Despite my rejection of muddy audience pleasures, I have appeared at many festivals as a performer. Very small festivals on the whole, where requests for contract riders about bacon sandwiches or ice-cold vodka go unheeded. The most successful was at Bury Knowle Park in Oxford in 1988. This event is a much-repeated story, because it was the high peak of a musical career with the geography of Lincolnshire. The salient points are that I was the lead guitarist with the Wang Dang Doodle Band, an entertaining semi-competent collective of thirteen people and a very deaf dog. We had a substantial following and could guarantee to fill the Jericho Tavern. The festival was well attended, sponsored by Oxford City Council. I seem to recall that it had something to do with Oxford being a nuclear-free city, which was true with regard to deployment of nuclear weapons within the ring road, but was a bit pointless when you thought about the proximity of the laboratory at Harwell down the road.

It was a sunny Saturday, and we were sandwiched between a Zimbabwean band and Attila the Stockbroker. My eldest son had recently learnt to walk independently. He positioned himself right in front of the stage, laughing and dancing as toddlers do. I felt rather good about this until another dancer, who was clutching a can of Special Brew and an unusually large cigarette, knocked him flying. A short time later we noticed John Peel in the audience. For some reason, this made us play faster. On his next broadcast John Peel mentioned the Zimbabweans, and said that he was sorry that he had missed Attila the Stockbroker after his son William had vomited. William’s indisposition was not attributed to us, but then we weren’t mentioned at all.

You do funny things as you approach sixty and realise that opportunities to do things for the first time will soon be gone. Last weekend, I finally attended a festival as a punter and camped in a tent. I went to the Latitude festival.

Latitude is not Windsor Great Park Free Festival 1974.  It is like recent attendance at Manchester City compared with Charlton Athletic circa 1968. Less uncomfortable, but not remotely as cool. At Latitude, no one got beaten up by the police. The wildest story in circulation was that there were sniffer dogs deployed at Darsham station. Latitude is sort of civilised. It isn’t as big as Glastonbury nor as young as Leeds. For me, the festival and my attendance at it were best captured by my puzzlement over the identity of the bloke who wandered on to sing an encore with Portishead.

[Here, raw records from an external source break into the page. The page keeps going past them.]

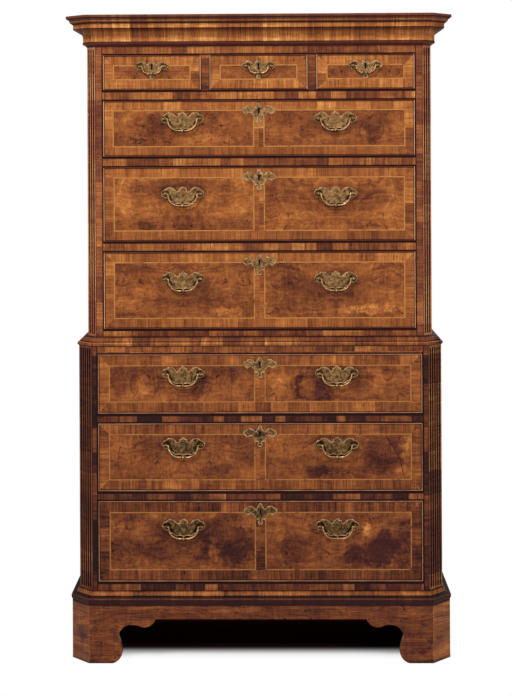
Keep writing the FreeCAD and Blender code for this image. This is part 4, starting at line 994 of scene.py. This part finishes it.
rims = edge_recipe("plate_rims", edge_brass.material, radius=0.0008)
wax_and_shadow_lines = edge_recipe("wax_and_shadow_round_the_plates", wax_and_shadow().material, radius=0.0016)
punches = punch_recipe()
for drawer in DRAWER_NAMES:
    body = drawer + "_drawer"
    rims.make(drawer + "_plate_rims", plate_outline(drawer, 0.0), body, "brass")
    punches.make(drawer + "_plate_punch_marks", plate_outline(drawer, 0.0), body, "brass")
    wax_and_shadow_lines.make(drawer + "_wax_round_the_plates", plate_outline(drawer, WAX_DEPTH), body,
                   "crossgrain_walnut")


# The floor and the light.
# A pale floor with a shadow painted dark under the tallboy, that fades to white around it, under a soft
# key light from the upper left, a weaker one from the right and an even white sky.

FLOOR_REACH = 14.0
FLOOR_SHADOW_SHADES = [(0.0, (34, 9, 8)), (0.45, (84, 62, 60)), (1.0, (250, 250, 250))]
WHITE = (1, 1, 1, 1)


def floor_piece():
    mesh = bpy.data.meshes.new("floor")
    reach = FLOOR_REACH
    mesh.from_pydata([(-reach, -reach, 0), (reach, -reach, 0), (reach, reach, 0), (-reach, reach, 0)],
                     [], [(0, 1, 2, 3)])
    floor = bpy.data.objects.new("floor", mesh)
    bpy.context.scene.collection.objects.link(floor)
    finish = Finish("pale_floor_with_painted_shadow")
    # Painted shadow: the floor's colour is near black under the tallboy and turns pale beyond its feet.
    under = (abs(finish.x) - 520).most(abs(finish.y) - 150)
    shade = finish.shades(under.above(0, 130), FLOOR_SHADOW_SHADES)
    finish.feed(finish.surface.inputs["Base Color"], shade)
    finish.surface.inputs["Roughness"].default_value = 0.9
    finish.surface.inputs["Specular IOR Level"].default_value = 0.0
    fade = (abs(finish.x) - 541).above(2, 14).most((abs(finish.y) - 190).above(0, 120))
    seen = finish.add("ShaderNodeLightPath")
    direct = Reading(finish, seen.outputs["Is Camera Ray"]).most(
        Reading(finish, seen.outputs["Is Glossy Ray"])).most(
        Reading(finish, seen.outputs["Is Transmission Ray"]))
    white = finish.add("ShaderNodeEmission")
    white.inputs["Color"].default_value = WHITE
    white.inputs["Strength"].default_value = 1.0
    join = finish.add("ShaderNodeMixShader")
    finish.feed(join.inputs[0], fade * direct)
    finish.tree.links.new(finish.surface.outputs[0], join.inputs[1])
    finish.tree.links.new(white.outputs[0], join.inputs[2])
    out = finish.tree.nodes["Material Output"]
    finish.tree.links.new(join.outputs[0], out.inputs["Surface"])
    mesh.materials.append(finish.material)


floor_piece()

world = bpy.data.worlds.new("white_studio")
bpy.context.scene.world = world
world.use_nodes = True
sky = world.node_tree
seen = sky.nodes.new("ShaderNodeLightPath")
direct = sky.nodes.new("ShaderNodeMath")
direct.operation = "MAXIMUM"
sky.links.new(seen.outputs["Is Camera Ray"], direct.inputs[0])
also = sky.nodes.new("ShaderNodeMath")
also.operation = "MAXIMUM"
sky.links.new(seen.outputs["Is Glossy Ray"], also.inputs[0])
sky.links.new(seen.outputs["Is Transmission Ray"], also.inputs[1])
sky.links.new(also.outputs[0], direct.inputs[1])
strength = sky.nodes.new("ShaderNodeMapRange")
sky.links.new(direct.outputs[0], strength.inputs["Value"])
strength.inputs["To Min"].default_value = 0.16
strength.inputs["To Max"].default_value = 1.0
background = sky.nodes["Background"]
background.inputs["Color"].default_value = WHITE
sky.links.new(strength.outputs["Result"], background.inputs["Strength"])


def softbox(name, place, aim, size, power):
    lamp = bpy.data.lights.new(name, "AREA")
    lamp.shape = "SQUARE"
    lamp.size = size
    lamp.energy = power
    holder = bpy.data.objects.new(name, lamp)
    bpy.context.scene.collection.objects.link(holder)
    holder.location = place
    direction = Vector(aim) - Vector(place)
    holder.rotation_euler = direction.to_track_quat("-Z", "Y").to_euler()


softbox("key_light", (-1.9, -3.9, 4.9), (0, 0, 1.0), 1.5, 270)
softbox("fill_light", (3.4, -3.8, 2.4), (0, 0, 0.9), 2.6, 88)
softbox("back_light", (1.0, 4.2, 3.6), (0, 0, 1.0), 2.6, 110)

# The camera.
# It stands four and a half metres in front at eye height, upright, with its frame shifted down to
# take in the feet.

CAMERA_PLACE = (0.05, -4.5, 1.46)
CAMERA_TURN = (90.02, 0.27, 0.78)
camera_data = bpy.data.cameras.new("camera")
camera_data.sensor_width = 36.0
camera_data.lens = 77.15
camera_data.shift_y = -0.288
camera_data.clip_end = 100
camera = bpy.data.objects.new("camera", camera_data)
bpy.context.scene.collection.objects.link(camera)
camera.location = CAMERA_PLACE
camera.rotation_euler = [math.radians(angle) for angle in CAMERA_TURN]
bpy.context.scene.camera = camera
bpy.context.scene.view_settings.view_transform = "Standard"
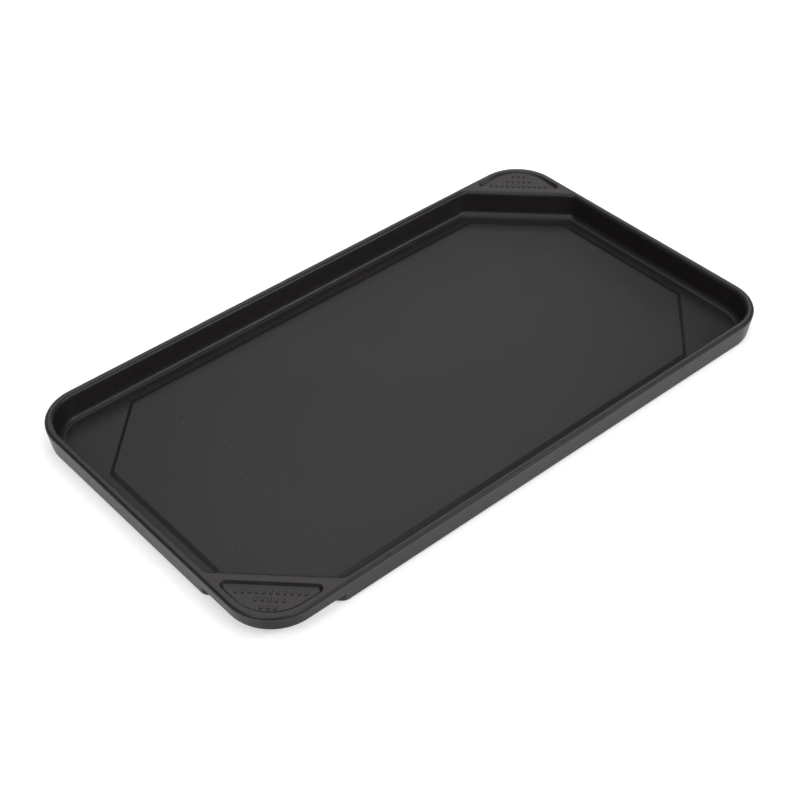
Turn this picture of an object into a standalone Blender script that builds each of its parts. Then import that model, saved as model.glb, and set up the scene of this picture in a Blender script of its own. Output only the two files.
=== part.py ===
"""Range griddle: one aluminium casting with two handle corners, and the nonstick coat on its cooking side.

The griddle lies with its long side along X and its underside on Z = 0, centred on the Z axis. The handle
corners are at -X -Y and at +X +Y, and the grease wells fill the other two corners. An inset is measured
inward from the griddle's outer edge, and a setback along the diagonal from a sharp outer corner.
"""
from math import cos, pi, radians, sin, sqrt

import bmesh
import bpy
from mathutils.geometry import delaunay_2d_cdt

# Overall size in metres
length = 0.520
width = 0.294
height = 0.024
corner_radius = 0.0385

# Outer wall, which leans in towards the foot, and the rim on top of it
wall_foot_inset = 0.0024
foot_radius = 0.0048
rim_outer_radius = 0.0024
rim_flat = 0.0003
rim_inner_radius = 0.0038

# Inside of the tray: wall, cove and grease groove
inner_wall_lean = 0.0020
cove_radius = 0.0050
groove_level = 0.0020

# Raised cooking plate with its low bevel
plate_level = 0.0031
plate_inset = 0.0246
plate_bevel = 0.0040
plate_diagonal_bevel = 0.0026
plate_well_setback = 0.0731
plate_corner_radius = 0.0015

# Handle corners: flat tops that end in a wall across the corner, with the groove at its foot
handle_setback = 0.0566
handle_wall_lean = 0.0036
handle_cove_run = 0.0085
handle_wall_thickness = 0.0033
handle_fillet = 0.0100
handle_groove_width = 0.0187
flange_level = 0.0100
flange_edge_radius = 0.0030
flange_lip_inset = 0.0070
flange_ceiling = 0.0168
under_wall_lean = 0.0018
under_wall_fillet = 0.0080

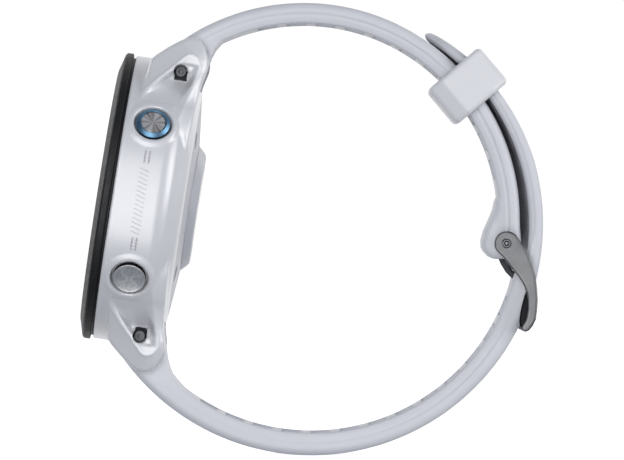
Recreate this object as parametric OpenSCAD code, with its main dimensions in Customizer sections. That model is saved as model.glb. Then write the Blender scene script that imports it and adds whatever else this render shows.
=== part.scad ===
// GPS running watch on its closed strap: round sealed case, five side buttons,
// two silicone straps, loop keeper, pin buckle, and the internals.
// +Z is up as it stands on the strap, the display faces -X, Y runs along the lug pins.

/* [Case] */
// Bezel outer radius, mm
bezel_r = 23.25; // [20:0.05:24]
// Case body outer radius, mm
case_r = 23; // [20:0.05:24]
// Height of the straight case wall from the bezel seam, mm
wall_h = 8.4; // [6:0.1:10]
// Bezel height above the seam, mm
bezel_h = 2.5; // [1.5:0.1:4]
// Inner cavity radius, mm
cavity_r = 21; // [18:0.1:21.5]
// Backward lean of the dial from vertical, degrees
lean = 8.85; // [0:0.05:20]

/* [Buttons] */
// Button cap radius, mm
btn_r = 2.75; // [2:0.05:3.2]
// Depth of the button axes behind the bezel seam, mm
btn_u = 4.6; // [3:0.1:6]
// Angle between a side button and the middle of its side, degrees
btn_a = 33; // [20:1:45]
// Radial clearance of a button stem in its bore, mm
btn_fit = 0.05; // [0.01:0.01:0.1]

/* [Strap] */
// Strap width, mm
strap_w = 22; // [18:0.5:24]
// Outer radius of the long strap, mm
long_ro = 37.1; // [34:0.1:40]
// Inner radius of the long strap, mm
long_ri = 33.5; // [30:0.1:36]
// Outer radius of the buckle-side strap, mm
short_ro = 34.6; // [32:0.1:37]
// Inner radius of the buckle-side strap, mm
short_ri = 31.3; // [29:0.1:34]
// Inner radius of the thin tail of the long strap, mm
tail_ri = 34.8; // [34:0.1:36]
// Pitch of the grip pockets on the strap's inner face, mm
pocket_pitch = 4.7; // [3:0.1:7]
// Length of a grip pocket along the strap, mm
pocket_l = 3.1; // [1:0.1:4]
// Depth of the grip pockets, mm
pocket_d = 0.7; // [0.2:0.05:1]
// Width left closed at each side of the grip pockets, mm
pocket_rim = 1.6; // [0.8:0.1:3]
// Half length of an adjustment hole along the strap, mm
hole_l = 1.9; // [1.2:0.1:2.4]
// Half width of an adjustment hole, mm
hole_w = 1.2; // [0.8:0.1:1.6]

/* [Keeper and buckle] */
// Keeper length along the strap, mm
keeper_l = 7.3; // [4:0.1:10]
// Keeper width, mm
keeper_w = 26; // [24:0.5:30]
// Buckle frame width across the arms, mm
buckle_w = 26.6; // [25:0.2:30]
// Buckle pin radius, mm
pin_r = 0.6; // [0.5:0.05:1]

/* [Hidden] */
e = 0.01;
org = [-31.64, 41.46];      // bezel seam centre in X, Z
cl = [0, 37.1];             // centre of the long strap's arc
cu = [-1.24, 37.88];        // centre of the buckle-side strap's arc
cm = (cl + cu) / 2;         // centre of the keeper's path
pin_c = [31.2, 33.95];      // buckle pin centre
lug_u = 7.57;               // lug pin depth behind the seam
lug_w = 21.4;               // lug pin distance from the dial centre
hw = strap_w / 2;
bar_c = pol(cl, 38.05, -24.6);
hole_step = pocket_pitch / 35.3 * 180 / PI;
btn_dirs = [-90 - btn_a, -90 + btn_a, 90 + btn_a, 90, 90 - btn_a];

// a point at radius r and angle a about c
function pol(c, r, a) = [c[0] + r * cos(a), c[1] + r * sin(a)];
// an arc of n steps
function arc(c, r, a0, a1, n) = [for (i = [0:n]) pol(c, r, a0 + (a1 - a0) * i / n)];
// an arc whose radius changes evenly
function spiral(c, r0, r1, a0, a1, n) = [for (i = [0:n]) pol(c, r0 + (r1 - r0) * i / n, a0 + (a1 - a0) * i / n)];
// a case point (depth u, distance w towards 6 o'clock) in X, Z
function loc(u, w) = [org[0] + u * cos(lean) - w * sin(lean), org[1] - u * sin(lean) - w * cos(lean)];
// angular width of a length at a radius
function ang(l, r) = l / r * 180 / PI;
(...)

I eventually learned from the Guardian review that he was called Thom Yorke.

Now that I have attended a modern festival, I would like to share eleven learning points with other armchair dudes who may wish to follow (it was ten until I thought of another one):

  1. Latitude makes much of its family friendliness. There were loads of children. Children whinge in hot sunlight. I’m not making a big thing of it, but it’s something that needs to be borne in mind.
  2. Organisational skills are needed. The programme was crammed with interesting stuff, and I missed loads of people I really wanted to see, including Geraint Watkins, Horace Andy, Mark Steele, John Cooper Clarke and Don Letts. I did see the latter walking around, but that doesn’t really count.
  3. I have always liked reggae, especially dub, with the bass felt viscerally rather than actually heard. However, mixing everything to have that thuddy atonal bass sound is a mistake. I don’t think that high frequency hearing loss accounts for my intolerance of the EQ. Sometimes bass lines from adjacent stages invaded the music I was listening to. I think this is known as a remix, but it just irritated me.
  4. Modern bands are strong on riffs but weak on tunes.
  5. Young drummers are really good but lead guitar appears to be a forgotten art.
  6. Musicians mature well. This observation might be regarded as self-serving, but in evidence I offer great sets from Seasick Steve, Thurston Moore and, err, Noel Gallagher (I know, but he was really good).
  7. Comedians peak in their middle years: Marcus Brigstock and Romesh Ranganathan.
  8. After two days of scorching sunshine, adults also start to whinge.
  9. A costly festival with a poetry tent attracts people who are polite to each other and cheer when people say leftish things. This is truly the residue of the counter-culture. Alternative lifestyles as a boutique commodity.
  10. Some old people, by which I mean people who are lot older than me, dance to noisy music and smoke skunk. This looks as undignified as it sounds.
  11. Self-inflating mattresses are a miracle of modern technology.

I didn’t like Hawkwind much when we (the band and me) were young. It was compulsory for their fans to wear Afghan coats. These were made of goatskin and when they got wet, they smelt of wet goat. About three years ago, I impulsively purchased the CD reissue of ‘In Search Of Space’. I have played this continuously ever since. It’s great, with long looping grooves and impressionistic dream-like soundscapes. Early Hawkwind anticipated many aspects of modern music. Lots of the younger bands I saw last weekend sounded like Hawkwind, but not as good. Hawkwind didn’t do merchandise.

A few weeks ago, I met a journalist called Kathy Oxtoby, who had written a great article about the old free festivals for Shindig magazine. Personally I feel no nostalgia for free festivals, because I never went to a proper one. In fact, I somewhat disapprove of the counter culture in general. But now everything is a commodity and everyone is cynical and ironic. I regret the passing of the era when people did free festivals and pursued hopeless utopian dreams on my behalf.

Truthfully, I enjoyed Latitude. It was a likeable and entirely comfortable event. It was just that my internal MC5 fan kept nagging away at me. He kept saying that a world where the counter culture has been assimilated into the mainstream as a commercial opportunity (no matter how disarmingly) is a dull place.